Before Ichigo can go into the Soul Society, he first must go through training with Urahara to get back his strong spirit and become a Soul Reaper again. The blow by Byakuya completely shattered Ichigo, and now Ichigo trains underneath Urahara’s store. The training sequences are hilarious, and I think fans of Ururu are really in for a treat. Let me just say that Ururu is a bad ass, big time. Also training with Mr. Yoruichi, the cat, are Orihime and Chad, who have decided that they want to help Ichigo with their newly found powers. Uryu is also doing some training himself, after he also took a beating. He realizes that only Ichigo can save Rukia, and he wants to help. This now becomes a quest to save Rukia, and I genuinely care to see Ichigo and company get her back.

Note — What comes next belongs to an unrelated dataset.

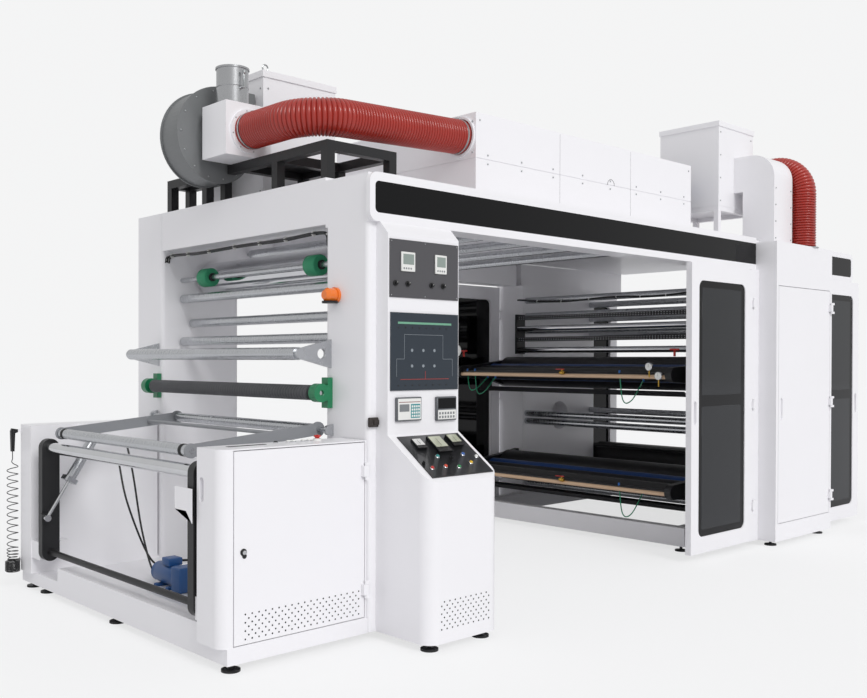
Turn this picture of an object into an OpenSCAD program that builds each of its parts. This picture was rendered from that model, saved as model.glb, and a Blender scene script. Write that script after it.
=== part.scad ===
// Stack-type flexographic printing press for paper and film webs.
// The machine lies along X: rewinder, web tower, walkway under the drying tunnel, print stations.
// The operator stands at the -Y side. The origin is at floor level under the middle of the machine.
// Positions are worked out from a datum on the floor at the near end of the front beam.

/* [Overall] */
// Distance from the front beam to the end plane of the web tower
tower_x = 930; // [800:10:1200]
// Length of the tower's side housings along X
tower_d = 670; // [600:10:900]
// Free length of the walkway between the tower and the print stations
walkway_l = 2600; // [2300:50:3600]
// Width over the tower's side housings
machine_w = 2740; // [2400:10:3200]
// Height of the underside of the top housings
header_z = 2400; // [2250:10:2700]
// Height of the top housings
header_h = 280; // [240:10:360]
// Height of the frames' underside above the floor
foot_h = 45; // [30:1:80]

/* [Rewinder] */
// Width of each side cabinet of the rewinder
cabinet_w = 235; // [180:5:260]
// Top of the rewinder's cabinets above the floor
cabinet_top = 1140; // [1080:5:1180]
// Underside of the rewinder's cabinets above the floor
cabinet_base = 130; // [110:5:160]
// Radius of the cabinets' outer vertical corners
cabinet_r = 70; // [20:5:90]
// Height of the front beam
beam_h = 170; // [120:5:200]
// Thickness of the unloading arms
arm_t = 60; // [40:2:80]
// Height of the unloading arms' pivot
arm_pivot_z = 300; // [260:5:340]
// Distance from the arms' pivot to the reel shaft
arm_l = 700; // [640:5:720]
// Diameter of the reel shaft
reel_d = 75; // [60:1:90]
// Diameter of the lay-on roller
lay_on_d = 65; // [50:1:80]

/* [Tower] */
// Width of each side housing of the tower
column_w = 390; // [300:10:450]
// Diameter of the grooved spreader roller
spreader_d = 90; // [70:1:120]
// Diameter of the idler rollers
idler_d = 65; // [50:1:80]
// Diameter of the chromed pull drum
drum_d = 270; // [200:5:320]
// Diameter of the rubber wheels on the nip shaft
wheel_d = 124; // [90:2:140]

/* [Control cabinet] */
// Width of the control cabinet along X
control_w = 570; // [500:10:600]
// Reach of the control cabinet in front of the tower
control_d = 440; // [380:10:520]
// Height of the desk's front edge
desk_z = 930; // [860:10:980]
// Height of the desk's rear edge
desk_top_z = 1170; // [1120:10:1240]
// Reach of the upper panel in front of the tower
panel_d = 100; // [70:5:140]

/* [Print stations] */
// Width of a left-hand glazed door
door_w = 970; // [850:10:1000]
// Width of a right-hand glazed door
right_door_w = 840; // [760:10:900]
// Thickness of a glazed door
door_t = 50; // [40:1:60]
// Thickness of the glass in the doors
glass_t = 12; // [6:1:16]
// Width of the drive cabinets along X
drive_w = 1070; // [980:10:1200]
// Reach of the drive cabinets in front of the frames
drive_d = 340; // [260:10:400]
// Thickness of the print stations' side frames
frame_t = 140; // [100:5:160]
// Height of the lower print units' centre line
low_unit_z = 520; // [480:10:560]
// Height between the lower and the upper print units
unit_pitch = 960; // [900:10:1000]
// Diameter of the plate cylinders
plate_d = 160; // [130:2:176]
// Diameter of the anilox rollers
anilox_d = 130; // [110:2:140]
// Diameter of the impression cylinders
impression_d = 300; // [260:5:320]

/* [Roof equipment] */
// Length of the drying tunnel
tunnel_l = 2720; // [2000:20:2900]
// Width of the drying tunnel
tunnel_w = 1500; // [1200:20:1800]
// Height of the drying tunnel
tunnel_h = 620; // [500:10:700]
// Diameter of the corrugated hoses
hose_d = 235; // [180:5:250]
// Diameter of the intake stack
stack_d = 210; // [180:5:230]
// Height of the left heater box with its lid
heater_l_h = 930; // [880:10:1000]
// Length of the left heater box along X
heater_l_w = 650; // [560:10:700]
// Height of the right heater box with its lid
heater_r_h = 750; // [650:10:800]
// Length of the right heater box along X
heater_r_w = 630; // [560:10:700]
// Height of the stand under the right heater box
stand_h = 320; // [260:10:360]
// Height of the black equipment platform above the roof
platform_h = 250; // [200:10:280]

/* [Hidden] */
$fn = 64;
knuckle_h = 60;
knuckle_d = 26;
pin_d = 12;
// Distance of a hinge pin in front of its door's face, and how far its lug reaches behind the knuckle
hinge_off = 15;
lug_reach = 4;
// Gap round a flush door
door_gap = 5;
seat_gap = 0.5;
clear = 5;
y_mid = machine_w / 2;
cyl_top = [330, 1110];
cyl_foot = [-30, 540];
near_y = 0;
cab_x0 = -35;
cab_x1 = tower_x - 10;
far_cab_y0 = machine_w - 105 - cabinet_w;
near_arm_y = cabinet_w + 25;
far_arm_y = far_cab_y0 - 200;
reel_x = 20;
reel_z = arm_pivot_z + arm_l;
bar_t = 15;
near_bar_y = near_arm_y + arm_t + 95;
far_bar_y = far_arm_y - 115 - bar_t;
swing_x = tower_x - 30;
swing_z = 1180;
lay_x = reel_x + 20;
lay_z = reel_z + (reel_d + lay_on_d) / 2 + 33;
tower_x1 = tower_x + tower_d;
door_x0 = tower_x1 + walkway_l;
hinge_x = door_x0 + door_w + 15;
post_x = hinge_x + 15;
drive_x0 = post_x + 130;
drive_x1 = drive_x0 + drive_w;
right_hinge_x = drive_x1 + 50;
right_door_x1 = right_hinge_x + 15 + right_door_w;
end_x = right_door_x1 + 55;
frame_y = 120;
door_y = -90;
hinge_y = door_y - 5;
frame_x0 = post_x;
frame_x1 = drive_x1 + 30;
frame_mid_x = (frame_x0 + frame_x1) / 2;
roof_z = header_z + header_h - 20;
tunnel_x = door_x0 - 2010;
tunnel_y = 350;
drive_front = frame_y - drive_d;
drive_top = roof_z - 40;
drive_door_z0 = 200;
drive_door_z1 = header_z - 163;
shift_x = (cyl_foot[0] - 28 + right_door_x1) / 2;
front_y = -control_d;
back_y = machine_w - frame_y + drive_d + 10 + knuckle_d / 2;
shift_y = (front_y + back_y) / 2;
fascia_y = -33;
control_x = tower_x + 60;
cyl_y = (far_bar_y + bar_t + far_arm_y) / 2;
cyl_len = norm(cyl_top - cyl_foot);
cyl_tilt = atan2(cyl_top[0] - cyl_foot[0], cyl_top[1] - cyl_foot[1]);
units_near_y = frame_y + 30;
units_far_y = machine_w - units_near_y;
unit_reach = 890;
bearing_t = 60;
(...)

This volume of Bleach features a great dramatic climax that really does a great job of tying in all the character development from previous volumes into one emotional peak. The storyline will now change because of this climax, and since Kubo did such a good job at building up his characters and getting the reader attached, I am definitely interested to see how this new conflict will be resolved.

Kubo’s quirky humor is still present here, especially during Ichigo’s training sessions at the end of the volume. His artwork and flashy style are still quite strong and enjoyable. A great volume of Bleach and I cannot wait to see where this story will go from here. Recommended.